Pèlerinage des petits neveux et nièces de ce valeureux sergent à l’endroit même de son sacrifice.
Samedi 4 juin 2016, j’accompagnais Patrick Morel de Laneuville, Francis et Michèle Morel de Villy, Sébastien Morel de La Tour-en-Woëvre, Jocelyne Kassem Moussa de Sedan, Maryvonne et Jacques Luneau de Thierville, à la tranchée de Calonne, sur les lieux où Georges Henri Aubert, 18e B.C.P., 6e compagnie, fut mortellement blessé d’une balle au ventre et où il fut inhumé à la suite de son décès.

L’histoire commence lors de mon exposition sur les combattants de Stenay morts pour la France.
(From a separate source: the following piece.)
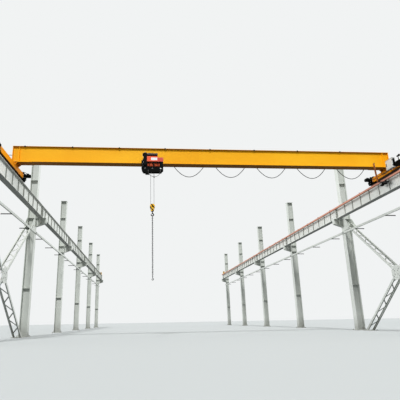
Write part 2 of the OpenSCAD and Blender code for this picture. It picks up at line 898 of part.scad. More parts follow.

Maryvonne Luneau, qui s’était déplacée pour voir mon travail, m’a demandé si je pouvais effectuer des recherches sur son grand-oncle disparu en juin 1915, au bivouac de Paleroix. Après avoir collecté quelques informations, j’entrepris la classique recherche des combattants morts pour la France (Mémoire des hommes, CG08, mémorialgenweb, mairie de Laneuville, Forum 14 18, etc.)
Sur Forum 14 18, une discussion à propos de ce bivouac m’apprit qu’il se trouvait au camp de Marquenterre (au sud de l’actuelle aire de repos sur l’autoroute A4) et que plusieurs ambulances du 2ecorps d’armée (pour la période qui nous intéresse) existaient dans ce périmètre. Je découvris, en outre, qu’un grand cimetière provisoire avait été aménagé à côté des installations sanitaires. Il devint clair pour moi que la mention “tué à l’ennemi au bivouac de Paleroix” signifiait : “mortellement blessé en première ligne, ramené au poste de secours du camp Marquenterre, décédé à l’ambulance puis inhumé dans la nécropole dudit camp”. D’après la fiche mise en ligne par Frédéric Radet, sur le Forum 14 18, il reposait dans la tombe n° 71.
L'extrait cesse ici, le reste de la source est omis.